On April 7, 2020, the Second Circuit decided Duran v. La Boom Disco, Inc., holding that the Telephone Consumer Protection Act’s (“TCPA”) definition of an automatic telephone dialing system (“ATDS”) includes equipment that can automatically dial telephone numbers from a stored list. This decision expands an existing circuit split, with the Second Circuit adopting the Ninth Circuit’s broad interpretation of an ATDS in Marks v. Crunch San Diego, LLC, and rejecting the narrower ATDS definition recently adopted by the Third, Seventh, and Eleventh Circuits.

Duran claimed that La Boom Disco, a New York nightclub, violated the TCPA by sending her and others unsolicited text messages. La Boom acknowledged sending text messages but argued that the online texting platforms that it used to send the messages were not ATDSs because they required too much human intervention—specifically, the platforms sent text messages to stored lists of telephone numbers that were uploaded by humans (rather than by a random or sequential number generator), and the text campaigns were initiated when a human clicked a “send” button. La Boom prevailed on summary judgment in the district court, and Duran appealed.

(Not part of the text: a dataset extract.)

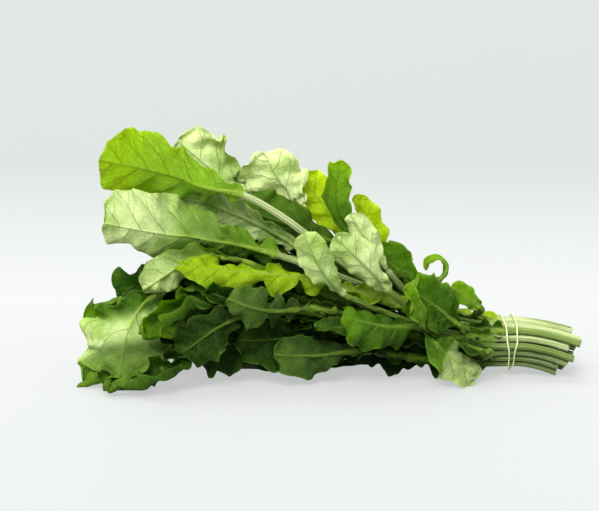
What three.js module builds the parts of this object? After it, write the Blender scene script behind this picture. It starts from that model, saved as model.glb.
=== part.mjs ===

The Second Circuit reversed, finding that the platforms used by La Boom to send text messages to stored lists of numbers qualified as ATDSs under the TCPA. Section 227(a)(1) of the TCPA defines an ATDS as “equipment which has the capacity—(A) to store or produce telephone numbers to be called, using a random or sequential number generator; and (B) to dial such numbers.” In examining the first part of the statutory definition, the Second Circuit questioned whether, to qualify as an ATDS, (a) the numbers must be stored “using a random or sequential number generator”, or (b) the numbers may be produced using such a number generator, but stored in any way. Echoing the Ninth Circuit’s analysis in Marks, the Second Circuit reasoned that the clause “using a random or sequential number generator” in the statutory definition modifies the verb “produce”, but not the verb “store”; and thus, a dialing system can be an ATDS if it can either (a) store numbers or (b) produce numbers using a random or sequential number generator. Because the texting platforms used by La Boom sent messages to stored lists of numbers, the Court concluded that they had the first capacity—i.e., the capacity to “store” numbers—required under the statutory definition of an ATDS.

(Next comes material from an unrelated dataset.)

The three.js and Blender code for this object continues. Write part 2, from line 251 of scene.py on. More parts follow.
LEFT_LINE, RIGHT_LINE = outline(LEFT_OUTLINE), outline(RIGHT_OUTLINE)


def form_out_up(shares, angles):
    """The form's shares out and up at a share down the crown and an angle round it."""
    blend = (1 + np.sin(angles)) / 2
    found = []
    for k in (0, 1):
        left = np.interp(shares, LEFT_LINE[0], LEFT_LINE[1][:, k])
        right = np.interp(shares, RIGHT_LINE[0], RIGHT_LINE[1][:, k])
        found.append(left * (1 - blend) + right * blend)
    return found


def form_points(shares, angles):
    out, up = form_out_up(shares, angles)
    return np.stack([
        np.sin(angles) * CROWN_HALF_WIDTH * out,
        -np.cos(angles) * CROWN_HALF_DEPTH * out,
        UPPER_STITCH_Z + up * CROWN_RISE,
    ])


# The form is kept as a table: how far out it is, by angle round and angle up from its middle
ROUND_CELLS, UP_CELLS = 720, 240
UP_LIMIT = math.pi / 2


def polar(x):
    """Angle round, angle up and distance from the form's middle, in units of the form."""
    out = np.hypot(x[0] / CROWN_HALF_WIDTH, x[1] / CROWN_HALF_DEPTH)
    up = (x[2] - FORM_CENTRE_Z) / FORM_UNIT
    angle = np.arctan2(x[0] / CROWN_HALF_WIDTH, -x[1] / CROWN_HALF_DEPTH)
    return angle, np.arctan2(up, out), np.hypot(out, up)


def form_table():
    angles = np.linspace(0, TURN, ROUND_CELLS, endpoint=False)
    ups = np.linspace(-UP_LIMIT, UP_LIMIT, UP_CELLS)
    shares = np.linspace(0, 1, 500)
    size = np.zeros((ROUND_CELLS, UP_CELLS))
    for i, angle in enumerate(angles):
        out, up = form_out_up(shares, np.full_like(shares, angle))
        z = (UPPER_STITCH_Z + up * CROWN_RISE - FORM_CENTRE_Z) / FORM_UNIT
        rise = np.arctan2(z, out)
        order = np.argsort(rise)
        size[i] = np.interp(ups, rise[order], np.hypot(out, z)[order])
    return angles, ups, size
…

Turning to the second part of the statutory definition (i.e., the “capacity . . . to dial such numbers”), the Second Circuit noted that the FCC has interpreted this capacity to exist when a system can “dial numbers without human intervention.” The Court reasoned that “merely clicking ‘send’ or some similar button—much like flipping an ‘on’ switch—is not the same thing as dialing, since it is not the actual or constructive inputting of numbers to make a telephone call or to send an individual text message.” Accordingly, the Court held that clicking “send” did not require enough human intervention to exclude the texting platforms used by La Boom from the statutory definition of ATDS.

With five circuits having now weighed in, and the split widening, it appears that the definition of ATDS will remain in flux pending action by the Congress, the FCC, or the Supreme Court.